Have you tried Turkish delight or crystallized ginger as alternatives?
AKM:
Oh, I have no trouble whatsoever finding tasty and fattening alternatives!!
If you’re going to go the kinky route, better to save money on the teddy bear, and just get a blindfold and cuffs.
starlord:
But the idea is to go kinky-cute. Seems an oxymoron.
I saw this ad on TV, I believe on a news program.
We will visit our favorite restaurant, then come home, open a bottle of champagne, and watch Steve McQueen in The Get Away. Snuggle up with your honey and be thankful for the love you share with that special someone.
My wife of 40 years does not like gifts on one single day a year. I bring her flowers 2 or 3 times per year and small thoughtful gifts on other days. If she doesn’t receive anything on February 14th she’s OK with that. “Take that, Hallmark cards”
I could not pass up the “hand-dipped strawberries” on this day. Like some others, I bring flowers home about 2 dozen times per year. Three-plus weeks ago I found some tulip bulbs which were neatly nested at the bottom of a large glass hurricane-type vase. Maintaining the water level just above the bulbs, those tulips have gradually grown and exploded in a shock of variegated red and yellow, “HAPPY HELLOS”. It’s akin to sunshine-in-a-jar.
They’ve lived far longer than cut tulips. I look forward to doing that every year now.
Happy Valentine’s Day to each of the ladies on neo’s site.
And to you, neo, I hope you get to kiss a bearded brutus today. Regardless, I am sending warmest of wishes to you.
Clarityseeker:
The flowers sound lovely!
The bearded brutus—I’ll have to think about that 🙂 .
re: chocolate and migraines – out of coffee, I tried unsweetened Hershey’s cocoa in my espresso maker and had 2 mugs (6 demitasse) of it. It tasted great and also got every walk, path, and trail around my house in Upstate NY shoveled out. It was like speed.
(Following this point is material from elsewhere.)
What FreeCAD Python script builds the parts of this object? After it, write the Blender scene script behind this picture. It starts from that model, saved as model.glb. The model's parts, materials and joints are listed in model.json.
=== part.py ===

We’ve come a ways from The Bridges of Madison County.
Dear wife asked me yesterday where I was going. Weary of playing coy, and looking forward to her slight embarrassment caused by my violating a sort of protocol, I answered simply, “out to buy a Valentine’s Day card.”
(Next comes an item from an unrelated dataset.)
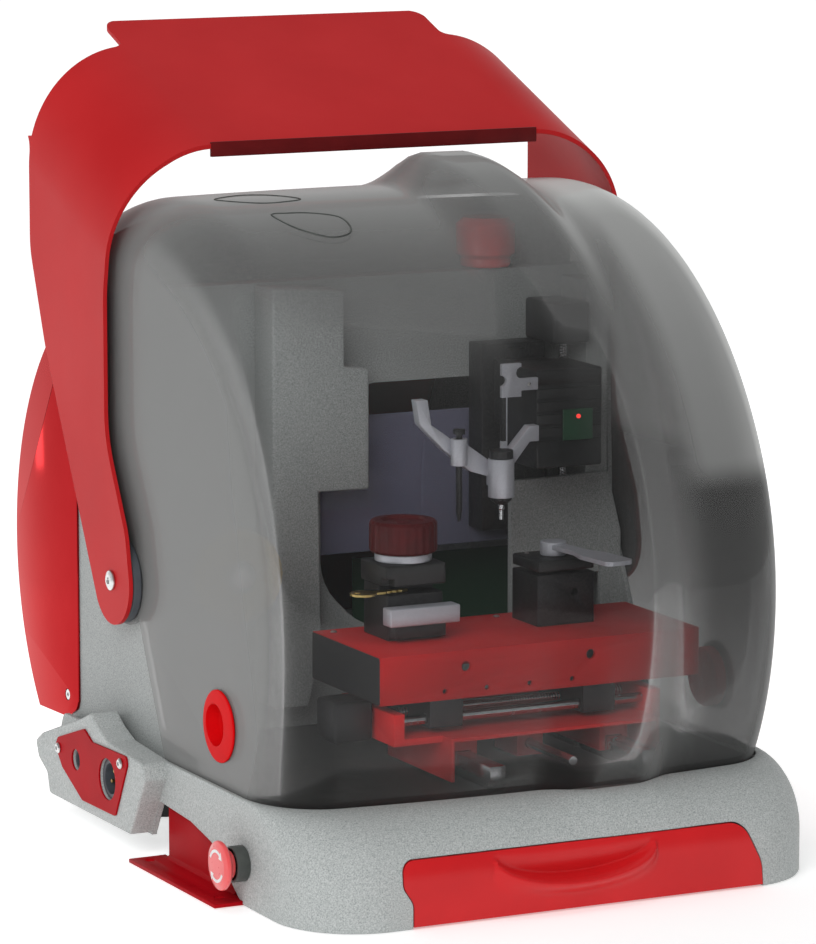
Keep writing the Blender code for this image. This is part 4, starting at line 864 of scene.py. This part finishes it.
def make_handle():
    lean = (math.cos(STRAP_SLOPE), math.sin(STRAP_SLOPE))
    top = -STRAP_FRONT_Y * lean[1] + STRAP_FRONT_Z * lean[0]
    skin = ARM_OUT - ARM_IN
    band = strap_arch(ARM_OUT, STRAP_BEND, top)
    band += strap_arch(ARM_IN, STRAP_BEND - skin, top - skin)[::-1]
    rings = [[(x, along * lean[0] - w * lean[1], along * lean[1] + w * lean[0]) for x, w in band]
             for along in (-0.1, 0.6)]
    handle = make("handle_fine", loft(rings), "handle")
    end = [polar(PIVOT, ARM_END, angle) for angle in range(-32, -189, -6)]
    rest = [(0.041, 0.265), (0.082, 0.340), (0.082, 0.460), (STRAP_FRONT_Y, 0.565), (STRAP_FRONT_Y, 0.70),
            (0.287, 0.72), (0.287, 0.600), (0.240, 0.570), (0.240, 0.480), (0.209, 0.401)]
    first = len(end)
    bends = {first: 0.05, first + 1: 0.09, first + 2: 0.12, first + 7: 0.02, first + 8: 0.06, first + 9: 0.12}
    keep(handle, prism(rounded(end + rest, bends, 10, corners=set(bends)), "X", -0.3, 0.3))
    for side in (-1, 1):
        notch = mirrored([(TAB_HALF, 0.241), (0.26, 0.241), (0.26, 0.32), (TAB_HALF, 0.32)], side)
        cut(handle, prism(rounded(notch, 0.008, 8, corners=(0,)), "Z", 0.575, 0.72))
        turn = [polar((TAB_HALF - TAB_CORNER, 0.2735), TAB_CORNER, 90 - angle) for angle in range(0, 91, 9)]
        corner = [(TAB_HALF, 0.2875), (TAB_HALF - TAB_CORNER, 0.2875)] + turn
        corner += [(TAB_HALF + 0.002, 0.2735), (TAB_HALF + 0.002, 0.29), (TAB_HALF, 0.29)]
        cut(handle, prism(mirrored(corner, side), "Z", 0.575, 0.72),
            rod("X", PIVOT, 0.0050, side * 0.22, side * 0.26, 40))
    own(handle, "handle", "handle_red", "carry_handle")
    # the strap lip takes the near-black red as painted shade
    lip = make("strap_lip", box((-TAB_HALF + 0.001, STRAP_FRONT_Y - 0.0008, 0.5695),
                                (TAB_HALF - 0.001, STRAP_FRONT_Y + 0.0026, 0.5818)), "shade")
    bevel(lip, 0.0006, 2)
    own(lip, "handle", "handle_red")


# ---------------- work bay
def dent(bm, first, second, centre, beyond, depth):
    """Pulls a turned piece's rim in by depth(angle), at points further from its axis than a limit."""
    for vertex in bm.verts:
        a, b = vertex.co[first] - centre[0], vertex.co[second] - centre[1]
        reach = math.hypot(a, b)
        if reach > beyond:
            pull = depth(math.atan2(b, a))
            vertex.co[first] -= a / reach * pull
            vertex.co[second] -= b / reach * pull


def make_knob():
    """Clamp knob: shallow flutes round the rim, a dished top and an aluminium ring below."""
    outline = [(0, 0.2563), (0.0262, 0.2563), (0.0279, 0.2585), (0.0279, 0.2800), (0.0262, 0.2825),
               (0.0180, 0.2830), (0.0160, 0.2805), (0.0060, 0.2800), (0.0055, 0.2815), (0, 0.2815)]
    bm = turned(eased(outline, 0.0010, 3), "Z", VISE, 144)
    dent(bm, 0, 1, VISE, 0.0255, lambda angle: 0.0006 * (1 + math.cos(24 * angle)) / 2)
    piece("knob_fine", bm, "knob", "knob", "knob_red", "vise_knob")
    ring = eased([(0, 0.2493), (0.0235, 0.2493), (0.0235, 0.2560), (0, 0.2560)], 0.0008)
    piece("knob_ring_fine", turned(ring, "Z", VISE, 72), "aluminium", "knob", "aluminium", "vise_ring")


def make_key():
    """Cut key: round bow with a ring hole, shoulder, and a blade with a stepped edge."""
    key = make("key_fine", prism([polar(BOW, 0.0110, 7.5 * i) for i in range(48)], "Z", *KEY_Z), "brass")
    blade = [(-0.0830, -0.1028), (-0.0720, -0.1028), (-0.0705, -0.1010), (-0.0680, -0.1022),
             (-0.0655, -0.0998), (-0.0625, -0.1018), (-0.0595, -0.0994), (-0.0570, -0.1012),
             (-0.0540, -0.1000), (-0.0505, -0.0985), (-0.0535, -0.0946), (-0.0720, -0.0944),
             (-0.0830, -0.0942)]
    fuse(key, prism(blade, "Z", *KEY_Z))
    cut(key, rod("Z", (BOW[0] - 0.0055, BOW[1]), 0.0030, 0.22, 0.23, 32))
    cut(key, box((-0.0810, -0.0962, 0.2267), (-0.0520, -0.0954, 0.23)))
    own(key, "table", "brass", "key_blank")


def make_lever():
    boss = eased([(0, 0.2423), (0.0110, 0.2423), (0.0110, 0.2538), (0, 0.2538)], 0.0010)
    lever = make("lever_fine", turned(boss, "Z", CLAMP, 64), "aluminium")
    blade = rounded([(0.000, 0.007), (0.040, 0.007), (0.058, 0.013), (0.099, 0.013), (0.099, -0.013),
                     (0.058, -0.013), (0.040, -0.007), (0.000, -0.007)], 0.006, 6, corners=range(1, 7))
    c, s = polar((0, 0), 1, -84)
    swung = [(CLAMP[0] + a * c - b * s, CLAMP[1] + a * s + b * c) for a, b in blade]
    fuse(lever, prism(swung, "Z", 0.2482, 0.2518))
    own(lever, "lever", "aluminium", "clamp_lever")
    make_screw_head("lever_screw", "Z", CLAMP, 0.2534, 1, 0.0010, "lever")


def make_brush():
    outline = [(0.0135, -0.0060), (0.0330, -0.0060), (0.0390, -0.0040), (0.0390, 0.0040), (0.0330, 0.0060),
               (0.0135, 0.0060)]
    bm = turned(rounded(outline, 0.0012, 3), "Y", BRUSH, 180, ring=True)
    dent(bm, 0, 2, BRUSH, 0.030, lambda angle: 0.0009 * abs(math.sin(31.7 * angle) * math.cos(47.3 * angle)))
    piece("brush_fine", bm, "bristle", "brush", "brass", "brush_wheel", smooth=60.0)
    hub = eased([(0, -0.0095), (0.0090, -0.0095), (0.0132, -0.0070), (0.0132, 0.0070), (0.0065, 0.0070),
                 (0.0065, 0.0820), (0, 0.0820)], 0.0008, 3)
    piece("brush_hub_fine", turned(hub, "Y", BRUSH, 64), "steel", "brush", "steel", "brush_hub")


def make_lamp():
    outline = eased([(0, 0.4400), (0.0055, 0.4400), (0.0055, 0.4615), (0.0220, 0.4615), (0.0220, 0.4690),
                     (0.0260, 0.4730), (0.0260, 0.4980), (0.0200, 0.5040), (0, 0.5040)], 0.0025, 5)
    piece("lamp_fine", turned(outline, "Z", LAMP, 72), "lamp", "base", "gloss_red", "status_lamp")


def make_threaded(node, axis, centre, low, high, body):
    """A lead screw with a real rolled thread."""
    radius, depth, pitch, rings_per_turn, sides = 0.004, 0.0004, 0.0025, 8, 16
    count = int((high - low) / pitch * rings_per_turn)
    rings = []
    for k in range(count + 1):
        along = low + (high - low) * k / count
        ring = []
        for i in range(sides):
            phase = 2 * math.pi * ((along - low) / pitch - i / sides)
            reach = radius - depth * (1 + math.cos(phase)) / 2
            ring.append(place(axis, along, *polar(centre, reach, 360 * i / sides)))
        rings.append(ring)
    piece(node + "_fine", loft(rings), "rod", body, "steel", node, smooth=60.0)


def make_head_details():
    """Cutting head: ribbed motor, small board with its light, bracket screws."""
    motor = refined("spindle_motor", "head", "black_plastic", "black", 0.0020, 3)
    for i in range(5):
        z = 0.330 + 0.011 * i
        cut(motor, box((0.090, -0.0460, z), (0.1600, -0.0436, z + 0.0035)))
    board = make("head_board", box((0.1200, -0.0470, 0.3300), (0.1480, -0.0453, 0.3560)), "board")
    bevel(board, 0.0003, 1)
    own(board, "head", "circuit_green")
    light = [(0, -0.0471), (0.0018, -0.0471), (0.0018, -0.0485), (0, -0.0490)]
    piece("head_light", turned(light, "Y", (0.1340, 0.3500), 24), "signal", "head", "button_red")
    for i, (x, z) in enumerate(((0.0625, 0.3060), (0.0625, 0.2985), (0.0870, 0.3800), (0.0200, 0.3300))):
        make_screw_head(f"head_screw_{i}", "Y", (x, z), -0.0501 if z < 0.34 else -0.0481, -1, 0.0017, "head")


def make_table():
    """Folded red deck with an end plate kept dark as painted shade, and dark bearing blocks underneath."""
    deck = refined("x_table", "table", "sheet_red", "table", 0.0006)
    cut(deck, box((-0.075, -0.1700, 0.1200), (0.125, -0.0440, 0.1473)),
        box((-0.075, -0.1622, 0.1400), (0.125, -0.0434, TABLE_UNDER)))
    for i, (low, high) in enumerate(((-0.060, -0.030), (0.080, 0.110))):
        block = box((low, -0.1580, 0.1234), (high, -0.0700, TABLE_UNDER))
        block = make(f"table_block_{i}", block, "dark_steel")
        bores = [rod("X", (y, X_SCREW[1]), 0.0046, -0.12, 0.19, 32) for y in (-0.150, X_SCREW[0], -0.080)]
        cut(block, *bores)
        bevel(block, 0.0010)
        own(block, "table", "dark_steel")
    # painted shade: the left end plate sits in shadow and takes the dark steel colour for it
    plate = rounded([(-0.1650, 0.1480), (-0.0405, 0.1480), (-0.0405, 0.1865), (-0.1650, 0.1865)], 0.002)
    piece("table_end", prism(plate, "X", -0.1088, -0.1081), "dark_steel", "table", "dark_steel")


def make_bracket():
    """The head's light V-shaped arm and notched plate, with a dark bar between them."""
    arm = refined("head_bracket", "head", "aluminium", "aluminium")
    cut(arm, box((0.0600, -0.0490, 0.3335), (0.0659, -0.0430, 0.3700)))
    bar = box((0.0620, -0.0478, 0.3337), (0.0658, -0.0442, 0.3698))
    piece("bracket_bar", bar, "dark_steel", "head", "dark_steel")


def make_bay():
    for node, body, slot, material, width in (
            ("y_tray", "cross_tray", "sheet_red", "sheet", 0.0006),
            ("left_vise_body", "table", "dark_steel", "dark_steel", 0.0010),
            ("right_clamp_body", "table", "dark_steel", "dark_steel", 0.0010),
            ("left_vise_jaw", "knob_jaw", "black_plastic", "black", 0.0015),
            ("right_clamp_jaw", "lever_jaw", "black_plastic", "black", 0.0015),
            ("key_stop", "table", "aluminium", "aluminium", 0.0012),
            ("x_motor", "cross_tray", "dark_steel", "dark_steel", 0.0030),
            ("y_motor", "base", "dark_steel", "dark_steel", 0.0030),
            ("z_motor", "base", "dark_steel", "dark_steel", 0.0030),
            ("z_column", "base", "dark_steel", "dark_steel", 0.0010),
            ("z_carriage", "head", "dark_steel", "dark_steel", 0.0010),
            ("y_rail_left", "base", "steel", "steel", 0.0008),
            ("y_rail_right", "base", "steel", "steel", 0.0008),
            ("foot_rail_left", "base", "sheet_red", "rail", 0.0005),
            ("foot_rail_right", "base", "sheet_red", "rail", 0.0005),
            ("left_pillar", "base", "speckled_grey", "housing", 0.0040),
            ("power_supply", "base", "zinc", "zinc", 0.0012),
            ("guard_sheet", "base", "guard_tint", "guard", 0.0006)):
        refined(node, body, slot, material, width)
    make_table()
    make_threaded("x_screw", "X", X_SCREW, -0.0977, 0.1380, "table_screw")
    make_threaded("y_screw", "Y", (0.046, 0.0960), -0.205, -0.0105, "tray_screw")
    make_threaded("z_screw", "Z", (0.166, 0.040), 0.2450, 0.3995, "head_screw")
    for i, x in enumerate((-0.095, -0.020, 0.055, 0.130)):
        make_screw_head(f"table_screw_{i}", "Z", (x, -0.052), TABLE_TOP, 1, 0.0028, "table")
    for i, x in enumerate((0.074, 0.107)):
        make_screw_head(f"clamp_bolt_{i}", "Z", (x, -0.070), 0.24205, 1, 0.0020, "lever_jaw")


def paint_the_rest():
    """The CAD nodes that stay get their finishes."""
    for material, names in (
            ("housing", ["rear_body"]), ("black", ["estop_stem"]), ("board", ["control_board"]),
            ("dark_steel", ["brush_motor", "spindle", "tracer"]), ("rod", ["cutter"]),
            ("rubber", ["rear_foot_left", "rear_foot_right"]), ("steel", ["x_rod_front", "x_rod_rear"])):
        for name in names:
            for slot in NODES[name].material_slots:
                slot.material = M[material]


# ---------------- studio
def panel(name, centre, target, size, radiance, glossy=True):
    """A rectangular soft light of a given brightness that the camera doesn't see."""
    light = bpy.data.lights.new(name, "AREA")
    light.shape = "RECTANGLE"
    light.size, light.size_y = size
    light.energy = radiance * math.pi * size[0] * size[1]
    obj = added(name, light)
    obj.location = centre
    obj.rotation_euler = (Vector(target) - Vector(centre)).to_track_quat("-Z", "Y").to_euler()
    obj.visible_camera = False
    obj.visible_glossy = glossy


def make_world():
    """Studio surround: white behind the machine near the horizon, soft grey elsewhere."""
    world = bpy.data.worlds.new("studio")
    world.use_nodes = True
    bpy.context.scene.world = world
    g = Graph(world.node_tree)
    background = g.tree.nodes["Background"]
    g.put(background.inputs["Color"], (1.0, 1.0, 1.0))
    _, y, z = g.axes(g.add("ShaderNodeTexCoord").outputs["Generated"])
    white = g.maths("MULTIPLY", g.ranged(y, 0.05, 0.60, 0.0, 1.0), g.ranged(z, 0.10, 0.55, 1.0, 0.0))
    g.put(background.inputs["Strength"], g.ranged(white, 0.0, 1.0, 0.30, 1.08))


def make_studio():
    bpy.ops.mesh.primitive_plane_add(size=7.0, location=(0, 0.8, -0.0005))
    floor = bpy.context.object
    floor.name = "studio_floor"
    floor.data.materials.append(M["floor"])
    make_world()
    panel("key", (-1.95, -2.15, 1.75), (0, 0, 0.28), (1.8, 1.5), 6.6, glossy=False)
    panel("top", (0.0, 0.2, 2.7), (0, 0, 0.3), (2.0, 2.0), 1.4, glossy=False)
    panel("side", (2.5, 0.1, 0.75), (0, 0, 0.35), (1.3, 1.5), 1.5, glossy=False)
    panel("card", (-0.592, 1.182, 0.2635), (-0.214, 0.256, 0.2635), (0.085, 0.273), 2.2)
    bpy.context.scene.view_settings.view_transform = "Standard"


def make_camera():
    turn, dip = math.radians(26.4), math.radians(9.3)
    forward = Vector((math.sin(turn) * math.cos(dip), math.cos(turn) * math.cos(dip), -math.sin(dip)))
    right = Vector((math.cos(turn), -math.sin(turn), 0))
    up = right.cross(forward)
    data = bpy.data.cameras.new("camera")
    data.lens = 190.26
    data.sensor_width = 36
    data.clip_end = 60
    camera = added("camera", data)
    at = (-1.82308, -3.67025, 0.97653)
    camera.matrix_world = Matrix([*zip(right, up, -forward, at), (0, 0, 0, 1)])
    bpy.context.scene.camera = camera


make_camera()
make_studio()
make_hood()
make_grip_marks()
make_cup("left", -1)
make_cup("right", 1)
make_plinth()
make_drawer()
make_connectors()
make_estop()
make_pivot("left", -1)
make_pivot("right", 1)
make_rear_cover()
make_handle()
make_knob()
make_key()
make_lever()
make_brush()
make_lamp()
make_head_details()
make_bracket()
make_bay()
paint_the_rest()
Somewhat surprised, she assured me, “oh, you don’t have to do that.” I laughingly replied, “oh yes I do!” She gaily conceded, “but I admit, it’s highly recommended.”
I bought her two.
I carry hinged cuffs, rather than chain ones, as you get much better control of your prisoner with them. I really doubt that the 50 shades girls would enjoy being properly cuffed. After many furballs involving cuffing people, I think someone who wanted to be cuffed would really, really creep me out.
After last night, and being out in the sub zero/ 30 MPH winds, I spent my day asleep with my electric blanket set for ” Roast “. Made me regret being a bachelor, as having wife who could slip into the bedroom every so often, and baste me so I browned evenly would have been nice.
This sleazy bit in the Vermont Teddy Bear commercial has bugged me for a long time:
“It’s a great gift for her, and it’s sure to pay off for you.” So this is what gift-giving is all about: putting a little pressure on the giftee to give “something” back.